Return the listing below word for word.

Structured object records:
━━━━━━━━━━━━━━━━━━━━

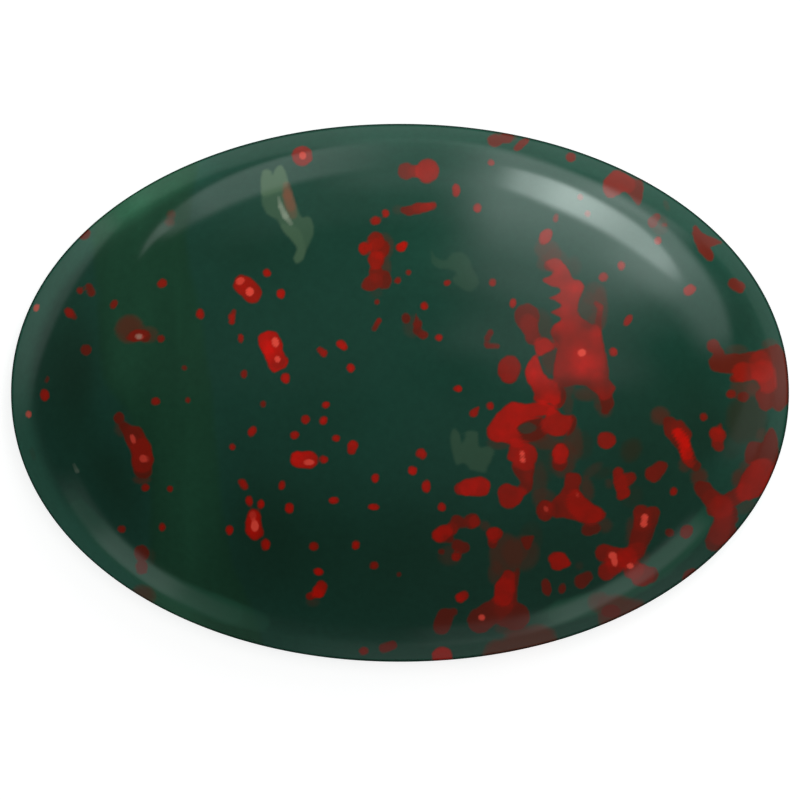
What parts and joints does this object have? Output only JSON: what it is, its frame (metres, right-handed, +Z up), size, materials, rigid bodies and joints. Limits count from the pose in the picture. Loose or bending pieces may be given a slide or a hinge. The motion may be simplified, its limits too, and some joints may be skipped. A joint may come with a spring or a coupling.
{
  "type": "bloodstone cabochon",
  "caption": "Oval polished gemstone with a low dome, a narrow upright girdle and a flat base that it lies on; dark green with red spots and blotches.",
  "frame": {"origin": "middle of the flat base, which is the lowest level of the stone", "axes": "+X along the oval's long side, +Y along its short side, +Z up through the dome"},
  "size_m": [0.0388, 0.027, 0.0075],
  "materials": {
    "bloodstone_polished": "dark green chalcedony with red iron-oxide spots and blotches, polished dome and girdle, satin lapped base"
  },
  "bodies": {
    "root": {"bloodstone": "bloodstone_polished"}
  },
  "joints": []
}
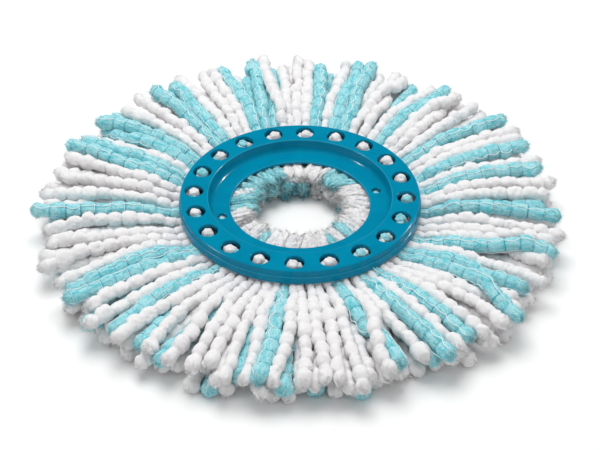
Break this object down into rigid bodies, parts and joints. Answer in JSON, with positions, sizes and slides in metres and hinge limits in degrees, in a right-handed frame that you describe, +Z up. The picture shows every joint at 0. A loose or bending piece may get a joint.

━━━━━━━━━━━━━━━━━━━━

FULL ANSWER
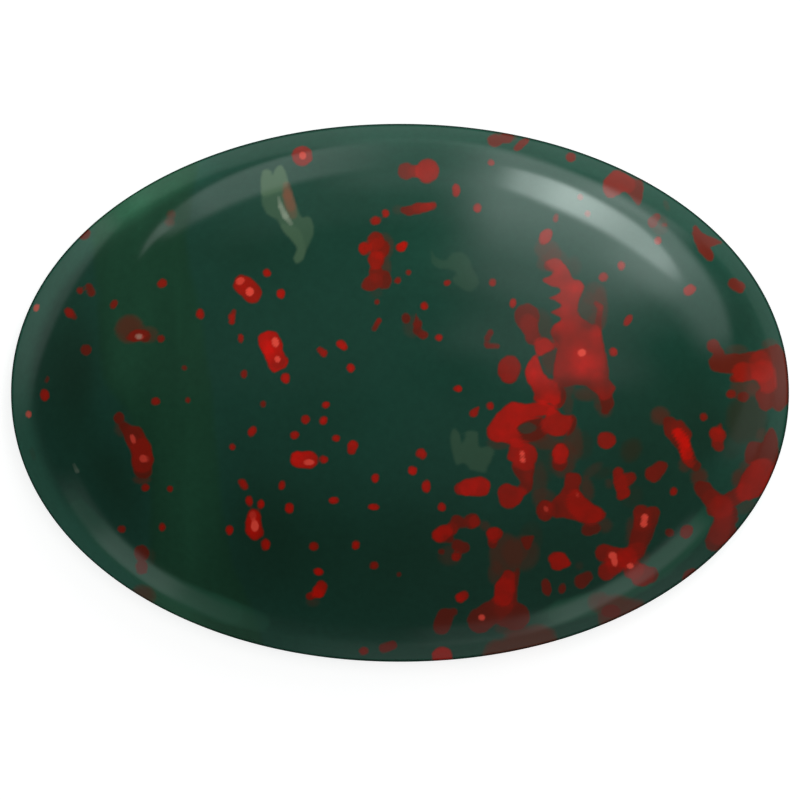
What parts and joints does this object have? Output only JSON: what it is, its frame (metres, right-handed, +Z up), size, materials, rigid bodies and joints. Limits count from the pose in the picture. Loose or bending pieces may be given a slide or a hinge. The motion may be simplified, its limits too, and some joints may be skipped. A joint may come with a spring or a coupling.
{
  "type": "bloodstone cabochon",
  "caption": "Oval polished gemstone with a low dome, a narrow upright girdle and a flat base that it lies on; dark green with red spots and blotches.",
  "frame": {"origin": "middle of the flat base, which is the lowest level of the stone", "axes": "+X along the oval's long side, +Y along its short side, +Z up through the dome"},
  "size_m": [0.0388, 0.027, 0.0075],
  "materials": {
    "bloodstone_polished": "dark green chalcedony with red iron-oxide spots and blotches, polished dome and girdle, satin lapped base"
  },
  "bodies": {
    "root": {"bloodstone": "bloodstone_polished"}
  },
  "joints": []
}
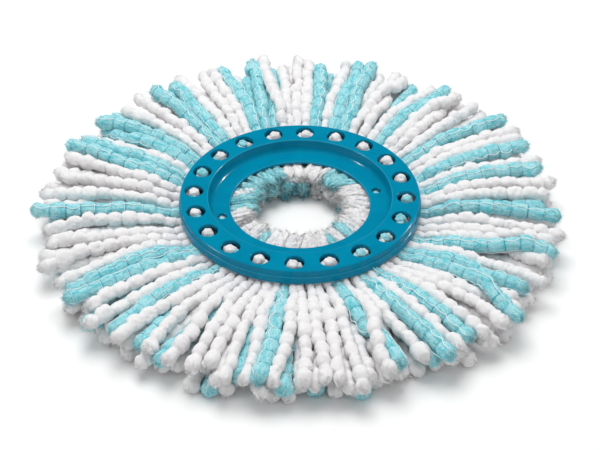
Break this object down into rigid bodies, parts and joints. Answer in JSON, with positions, sizes and slides in metres and hinge limits in degrees, in a right-handed frame that you describe, +Z up. The picture shows every joint at 0. A loose or bending piece may get a joint.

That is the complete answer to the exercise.